(Extracted data entries)
------------------------------

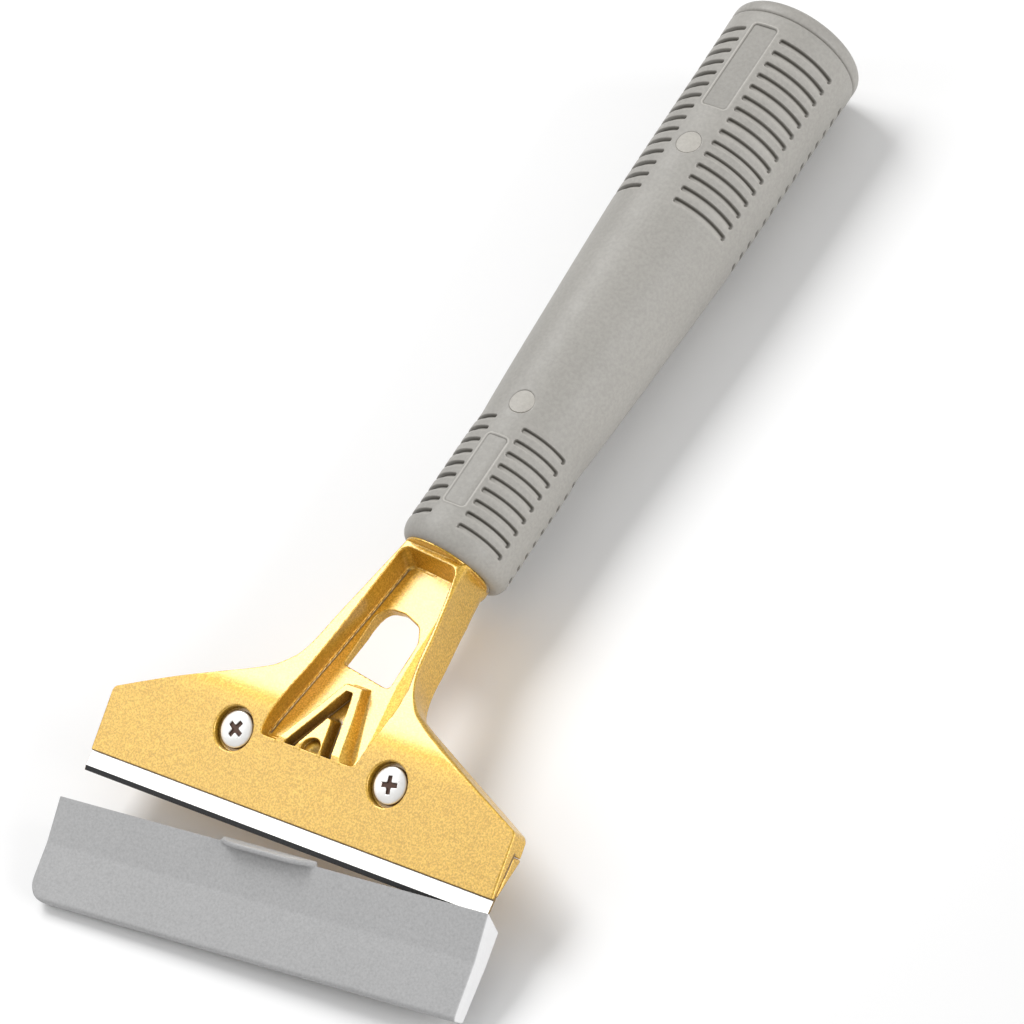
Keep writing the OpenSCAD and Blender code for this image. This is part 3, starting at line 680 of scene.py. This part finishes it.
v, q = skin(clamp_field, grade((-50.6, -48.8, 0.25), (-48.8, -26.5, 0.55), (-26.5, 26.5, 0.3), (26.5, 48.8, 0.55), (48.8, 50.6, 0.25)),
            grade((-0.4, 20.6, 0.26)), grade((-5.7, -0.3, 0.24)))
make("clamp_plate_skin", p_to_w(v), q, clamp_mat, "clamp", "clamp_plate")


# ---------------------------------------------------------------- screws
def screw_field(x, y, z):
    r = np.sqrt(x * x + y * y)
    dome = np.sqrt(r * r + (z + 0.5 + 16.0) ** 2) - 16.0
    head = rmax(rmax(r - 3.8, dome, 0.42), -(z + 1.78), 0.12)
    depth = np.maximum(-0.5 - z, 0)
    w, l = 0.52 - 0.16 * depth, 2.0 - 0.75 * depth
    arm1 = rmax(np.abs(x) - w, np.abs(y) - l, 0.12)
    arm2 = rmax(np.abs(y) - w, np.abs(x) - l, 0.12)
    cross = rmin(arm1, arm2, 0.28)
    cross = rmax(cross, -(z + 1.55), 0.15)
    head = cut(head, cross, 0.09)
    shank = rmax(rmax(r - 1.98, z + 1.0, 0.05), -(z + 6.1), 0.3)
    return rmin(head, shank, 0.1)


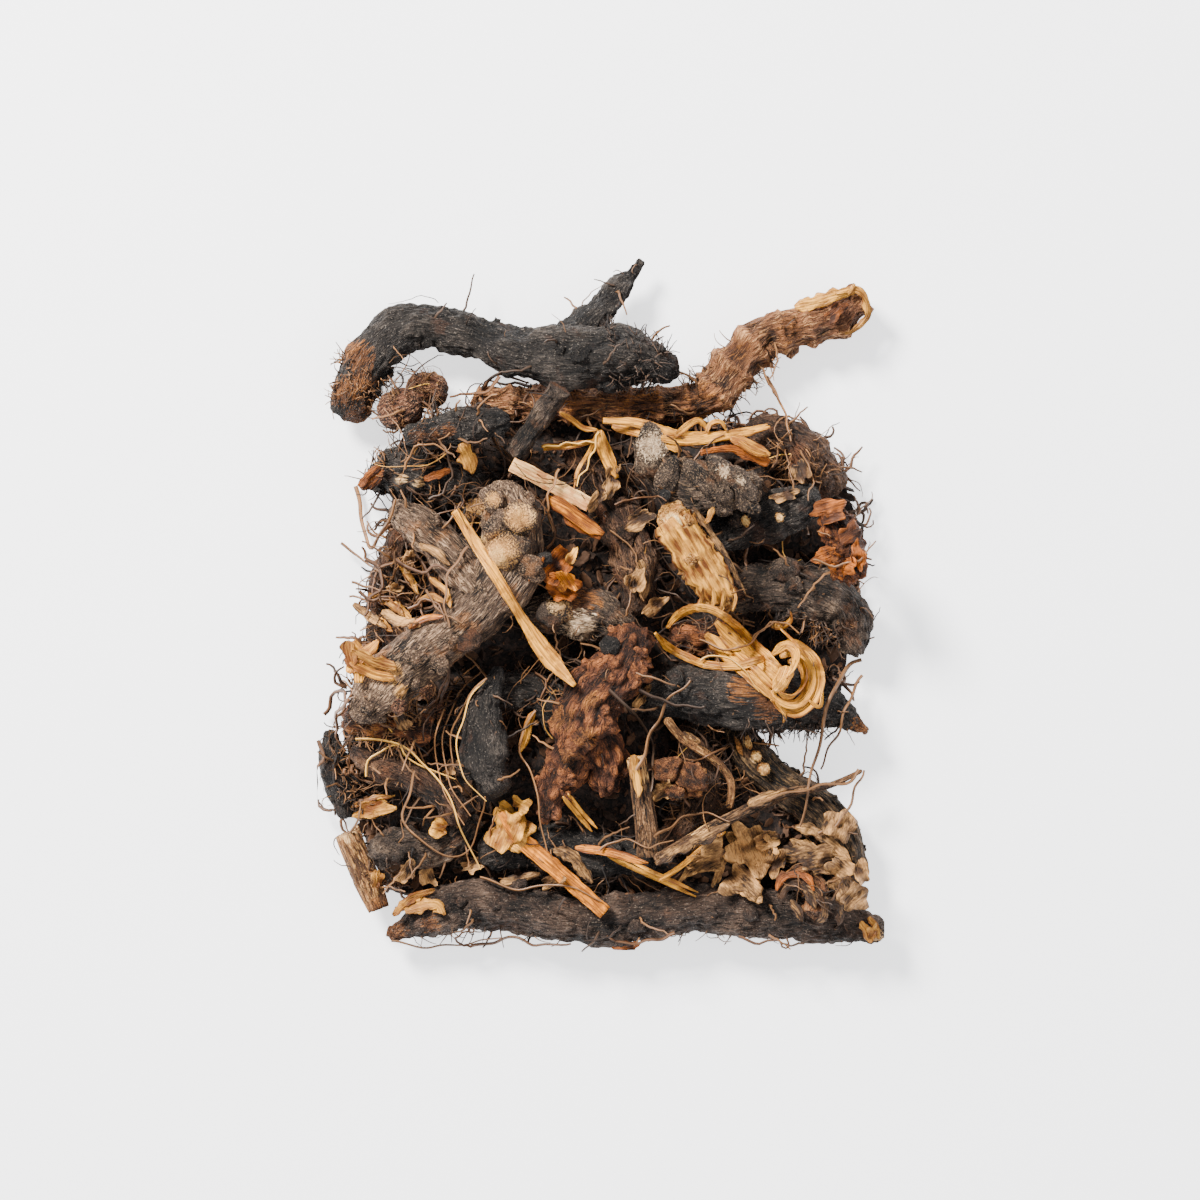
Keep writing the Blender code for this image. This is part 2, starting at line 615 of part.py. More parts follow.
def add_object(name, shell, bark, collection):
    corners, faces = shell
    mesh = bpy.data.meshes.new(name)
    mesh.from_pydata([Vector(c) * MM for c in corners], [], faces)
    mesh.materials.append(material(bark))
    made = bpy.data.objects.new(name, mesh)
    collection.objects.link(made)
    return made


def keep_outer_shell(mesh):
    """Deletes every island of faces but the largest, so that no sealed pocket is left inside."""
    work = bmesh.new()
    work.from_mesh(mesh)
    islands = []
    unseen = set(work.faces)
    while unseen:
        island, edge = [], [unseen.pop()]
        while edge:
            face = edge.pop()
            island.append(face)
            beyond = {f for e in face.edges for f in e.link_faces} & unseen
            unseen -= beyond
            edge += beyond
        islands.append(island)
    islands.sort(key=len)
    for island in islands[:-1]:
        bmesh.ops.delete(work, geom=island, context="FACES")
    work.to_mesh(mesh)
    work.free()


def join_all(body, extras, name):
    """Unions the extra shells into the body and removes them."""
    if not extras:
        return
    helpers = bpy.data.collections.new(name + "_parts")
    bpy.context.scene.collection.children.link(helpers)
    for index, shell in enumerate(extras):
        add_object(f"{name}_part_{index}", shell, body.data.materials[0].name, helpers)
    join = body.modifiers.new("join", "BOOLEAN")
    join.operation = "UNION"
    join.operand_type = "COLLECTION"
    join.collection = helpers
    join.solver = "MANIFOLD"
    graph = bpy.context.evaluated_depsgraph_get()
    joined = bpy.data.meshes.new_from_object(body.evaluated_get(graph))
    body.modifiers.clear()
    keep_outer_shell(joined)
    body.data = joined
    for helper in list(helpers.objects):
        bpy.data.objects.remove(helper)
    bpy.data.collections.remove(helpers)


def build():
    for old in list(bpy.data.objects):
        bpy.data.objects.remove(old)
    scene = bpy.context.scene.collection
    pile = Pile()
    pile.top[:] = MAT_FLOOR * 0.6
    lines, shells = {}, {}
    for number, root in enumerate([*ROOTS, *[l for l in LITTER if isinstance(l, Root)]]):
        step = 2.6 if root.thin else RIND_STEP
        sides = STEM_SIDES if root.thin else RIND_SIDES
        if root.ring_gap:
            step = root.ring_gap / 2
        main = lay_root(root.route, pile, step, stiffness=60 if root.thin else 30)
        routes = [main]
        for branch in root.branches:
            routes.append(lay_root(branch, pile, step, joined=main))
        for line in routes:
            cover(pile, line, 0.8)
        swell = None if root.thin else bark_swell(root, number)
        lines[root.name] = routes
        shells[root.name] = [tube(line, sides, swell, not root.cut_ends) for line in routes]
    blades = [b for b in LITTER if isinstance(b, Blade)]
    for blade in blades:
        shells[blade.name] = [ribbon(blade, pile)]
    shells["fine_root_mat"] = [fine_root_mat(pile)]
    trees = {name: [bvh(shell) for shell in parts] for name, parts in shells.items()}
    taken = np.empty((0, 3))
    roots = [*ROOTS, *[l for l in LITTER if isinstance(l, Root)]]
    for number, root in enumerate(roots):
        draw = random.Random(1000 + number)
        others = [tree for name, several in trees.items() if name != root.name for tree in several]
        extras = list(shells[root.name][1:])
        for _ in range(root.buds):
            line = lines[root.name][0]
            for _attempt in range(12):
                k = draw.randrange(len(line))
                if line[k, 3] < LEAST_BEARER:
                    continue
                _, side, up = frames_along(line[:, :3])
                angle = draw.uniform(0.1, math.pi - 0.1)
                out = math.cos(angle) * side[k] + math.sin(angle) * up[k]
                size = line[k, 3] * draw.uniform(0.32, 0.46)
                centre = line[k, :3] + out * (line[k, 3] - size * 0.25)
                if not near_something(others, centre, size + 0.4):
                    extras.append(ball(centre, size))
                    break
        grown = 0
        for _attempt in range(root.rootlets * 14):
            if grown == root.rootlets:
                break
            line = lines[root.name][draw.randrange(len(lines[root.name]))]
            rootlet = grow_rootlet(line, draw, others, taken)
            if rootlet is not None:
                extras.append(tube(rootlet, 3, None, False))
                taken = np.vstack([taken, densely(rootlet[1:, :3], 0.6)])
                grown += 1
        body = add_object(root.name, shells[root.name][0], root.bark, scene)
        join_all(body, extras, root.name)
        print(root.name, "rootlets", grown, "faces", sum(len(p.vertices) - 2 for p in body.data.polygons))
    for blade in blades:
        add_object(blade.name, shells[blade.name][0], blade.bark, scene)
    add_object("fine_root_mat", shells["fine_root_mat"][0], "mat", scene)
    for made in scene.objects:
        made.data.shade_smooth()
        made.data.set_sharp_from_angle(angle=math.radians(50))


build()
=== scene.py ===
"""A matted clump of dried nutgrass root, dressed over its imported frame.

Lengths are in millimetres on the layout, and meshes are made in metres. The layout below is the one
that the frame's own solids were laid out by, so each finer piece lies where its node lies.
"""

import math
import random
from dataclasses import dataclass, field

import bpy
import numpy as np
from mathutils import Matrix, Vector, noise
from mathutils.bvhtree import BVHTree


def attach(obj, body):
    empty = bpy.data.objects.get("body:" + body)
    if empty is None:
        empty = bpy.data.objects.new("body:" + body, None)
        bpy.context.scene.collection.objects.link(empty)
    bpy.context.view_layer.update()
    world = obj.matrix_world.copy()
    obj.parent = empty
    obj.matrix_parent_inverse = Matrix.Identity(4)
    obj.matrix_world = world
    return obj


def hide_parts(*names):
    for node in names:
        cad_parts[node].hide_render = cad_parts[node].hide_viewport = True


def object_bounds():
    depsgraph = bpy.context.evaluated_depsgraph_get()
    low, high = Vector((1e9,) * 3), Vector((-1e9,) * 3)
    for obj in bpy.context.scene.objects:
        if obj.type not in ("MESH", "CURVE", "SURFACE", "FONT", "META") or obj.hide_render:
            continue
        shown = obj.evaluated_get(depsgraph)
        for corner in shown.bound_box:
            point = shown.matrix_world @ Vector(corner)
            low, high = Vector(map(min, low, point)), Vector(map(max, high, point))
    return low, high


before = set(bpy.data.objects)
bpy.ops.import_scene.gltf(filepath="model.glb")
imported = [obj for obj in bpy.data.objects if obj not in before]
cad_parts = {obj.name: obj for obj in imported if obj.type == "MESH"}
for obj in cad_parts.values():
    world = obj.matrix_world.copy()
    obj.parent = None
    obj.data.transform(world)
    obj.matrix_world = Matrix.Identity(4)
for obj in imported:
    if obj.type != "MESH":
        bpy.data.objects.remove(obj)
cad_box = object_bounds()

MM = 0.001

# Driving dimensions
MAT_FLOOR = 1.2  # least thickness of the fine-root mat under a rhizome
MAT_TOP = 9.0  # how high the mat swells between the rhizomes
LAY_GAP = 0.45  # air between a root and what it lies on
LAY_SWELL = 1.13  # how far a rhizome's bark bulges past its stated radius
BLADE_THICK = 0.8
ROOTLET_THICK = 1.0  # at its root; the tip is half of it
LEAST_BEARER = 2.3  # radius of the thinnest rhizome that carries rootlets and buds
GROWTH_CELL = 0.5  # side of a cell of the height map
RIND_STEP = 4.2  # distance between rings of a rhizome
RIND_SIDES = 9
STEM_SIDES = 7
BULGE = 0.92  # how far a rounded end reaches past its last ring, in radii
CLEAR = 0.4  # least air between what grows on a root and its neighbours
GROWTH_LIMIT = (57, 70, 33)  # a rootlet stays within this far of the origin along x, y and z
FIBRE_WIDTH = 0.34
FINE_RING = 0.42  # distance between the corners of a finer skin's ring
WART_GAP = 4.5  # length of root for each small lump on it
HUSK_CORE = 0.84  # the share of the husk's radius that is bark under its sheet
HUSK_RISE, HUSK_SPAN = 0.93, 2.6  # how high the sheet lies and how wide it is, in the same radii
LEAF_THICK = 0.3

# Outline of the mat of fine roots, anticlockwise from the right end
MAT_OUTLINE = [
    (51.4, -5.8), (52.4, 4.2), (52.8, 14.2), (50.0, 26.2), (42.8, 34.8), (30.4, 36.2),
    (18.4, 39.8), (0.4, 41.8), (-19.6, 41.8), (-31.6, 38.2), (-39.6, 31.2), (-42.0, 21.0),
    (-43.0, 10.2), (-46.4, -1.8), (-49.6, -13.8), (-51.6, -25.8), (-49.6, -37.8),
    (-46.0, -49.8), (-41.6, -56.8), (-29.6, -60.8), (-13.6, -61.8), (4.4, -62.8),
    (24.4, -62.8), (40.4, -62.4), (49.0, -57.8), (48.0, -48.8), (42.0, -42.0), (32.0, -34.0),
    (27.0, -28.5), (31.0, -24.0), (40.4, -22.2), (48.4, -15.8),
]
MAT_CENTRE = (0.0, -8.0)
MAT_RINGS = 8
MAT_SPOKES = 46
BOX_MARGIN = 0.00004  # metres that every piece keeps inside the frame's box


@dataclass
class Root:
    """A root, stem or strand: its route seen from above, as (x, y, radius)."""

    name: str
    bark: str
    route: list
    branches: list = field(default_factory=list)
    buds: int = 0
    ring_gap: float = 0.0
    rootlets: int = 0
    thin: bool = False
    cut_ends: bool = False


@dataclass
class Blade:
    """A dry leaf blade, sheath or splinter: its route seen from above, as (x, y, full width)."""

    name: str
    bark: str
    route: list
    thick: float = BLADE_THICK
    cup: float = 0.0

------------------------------

Go through the material line by line. Show each line that contains the string "names".

__Exercise output__
def hide_parts(*names):
    for node in names:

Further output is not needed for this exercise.